* Source material *
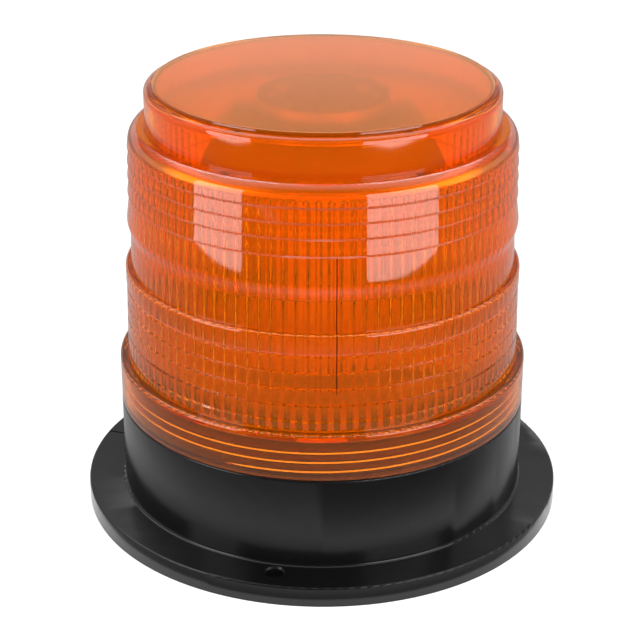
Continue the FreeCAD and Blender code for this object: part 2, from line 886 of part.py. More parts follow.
def bulb_filament():
    """Axial coil on two support wires that rise from the capsule's pinch."""
    foot = bulb_flange_top_z + bulb_collar_height + 1
    low = light_z - filament_length / 2
    high = light_z + filament_length / 2
    coil = rod(filament_r, low, high)
    tall = rod(filament_post_r, foot, high, filament_post_offset, 0)
    short = rod(filament_post_r, foot, low + 2 * filament_arm_inset, -filament_post_offset, 0)
    arms = [
        Part.makeCylinder(
            filament_arm_r, filament_post_offset, point(0, 0, high - filament_arm_inset), point(1, 0, 0)),
        Part.makeCylinder(
            filament_arm_r, filament_post_offset, point(0, 0, low + filament_arm_inset), point(-1, 0, 0)),
    ]
    return joined([coil, tall, short] + arms)


def paraboloid(vertex_y, r, mouth_y):
    """Solid of a parabola turned about the reflector's axis, which points along +Y."""
    vertex = point(0, vertex_y, light_z)
    control = point(r / 2, vertex_y, light_z)
    edge = point(r, mouth_y, light_z)
    curve = Part.BezierCurve()
    curve.setPoles([vertex, control, edge])
    centre = point(0, mouth_y, light_z)
    sides = [
        curve.toShape(),
        Part.LineSegment(edge, centre).toShape(),
        Part.LineSegment(centre, vertex).toShape(),
    ]
    return Part.Face(Part.Wire(sides)).revolve(vertex, point(0, 1, 0), 360)


def mouth_radius():
    """Radius of the reflecting face where it is cut off, from the parabola's own formula."""
    return math.sqrt(4 * focal_length * (focal_length + aperture_y))


def reflector():
    """Chromed reflector moulding: paraboloid cut flat above and below, with a hole for the lamp."""
    r = mouth_radius()
    reach = r + 10
    outside = paraboloid(-focal_length - reflector_wall, r + reflector_wall, aperture_y)
    outside = outside.common(block(-reach, reach, -reach, reach, reflector_bottom_z, reflector_top_z))
    inside = paraboloid(-focal_length, r, aperture_y)
    inside = inside.common(block(
        -reach, reach, -reach, reach,
        reflector_bottom_z + reflector_wall, reflector_top_z - reflector_wall))
    shape = outside.cut(inside)
    shape = shape.cut(rod(lamp_hole_r, reflector_bottom_z - 5, bulb_flange_top_z + lamp_hole_top))
    boss = Part.makeCylinder(
        back_boss_r, back_boss_height + reflector_wall, point(0, bracket_y, light_z), point(0, 1, 0))
    shape = shape.fuse(boss).removeSplitter()
    pilot = Part.makeCylinder(
        small_screw_r + pilot_gap, back_boss_height + reflector_wall * 0.5,
        point(0, bracket_y, light_z), point(0, 1, 0))
    shape = shape.cut(pilot)
    for x in (-shield_post_spread, shield_post_spread):
        hole = rod(shield_post_r * 0.7 + pilot_gap, reflector_top_z - 3, reflector_top_z + 1, x, shield_post_y)
        shape = shape.cut(hole)
    return shape


def foot_screw_places():
    y = bracket_y + bracket_foot - foot_screw_inset
    return [(-foot_screw_spread, y), (foot_screw_spread, y)]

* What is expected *
Repeat the material word for word from its opening line up to and including the line containing "1, 0), 360)".

* Final result *
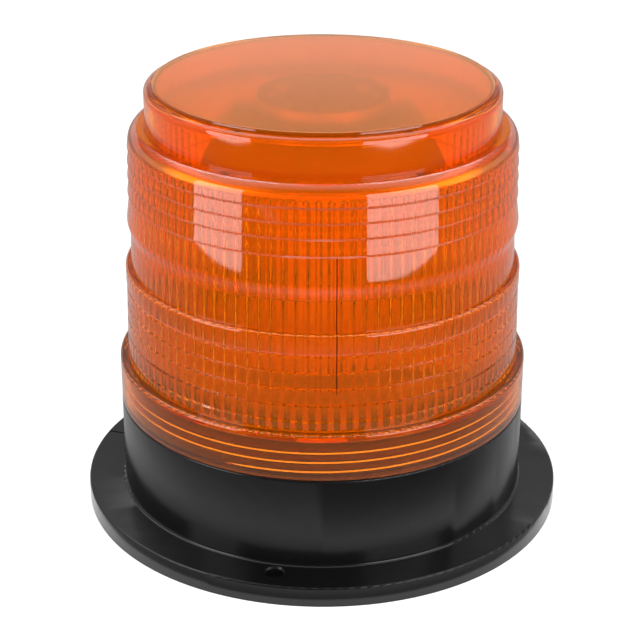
Continue the FreeCAD and Blender code for this object: part 2, from line 886 of part.py. More parts follow.
def bulb_filament():
    """Axial coil on two support wires that rise from the capsule's pinch."""
    foot = bulb_flange_top_z + bulb_collar_height + 1
    low = light_z - filament_length / 2
    high = light_z + filament_length / 2
    coil = rod(filament_r, low, high)
    tall = rod(filament_post_r, foot, high, filament_post_offset, 0)
    short = rod(filament_post_r, foot, low + 2 * filament_arm_inset, -filament_post_offset, 0)
    arms = [
        Part.makeCylinder(
            filament_arm_r, filament_post_offset, point(0, 0, high - filament_arm_inset), point(1, 0, 0)),
        Part.makeCylinder(
            filament_arm_r, filament_post_offset, point(0, 0, low + filament_arm_inset), point(-1, 0, 0)),
    ]
    return joined([coil, tall, short] + arms)


def paraboloid(vertex_y, r, mouth_y):
    """Solid of a parabola turned about the reflector's axis, which points along +Y."""
    vertex = point(0, vertex_y, light_z)
    control = point(r / 2, vertex_y, light_z)
    edge = point(r, mouth_y, light_z)
    curve = Part.BezierCurve()
    curve.setPoles([vertex, control, edge])
    centre = point(0, mouth_y, light_z)
    sides = [
        curve.toShape(),
        Part.LineSegment(edge, centre).toShape(),
        Part.LineSegment(centre, vertex).toShape(),
    ]
    return Part.Face(Part.Wire(sides)).revolve(vertex, point(0, 1, 0), 360)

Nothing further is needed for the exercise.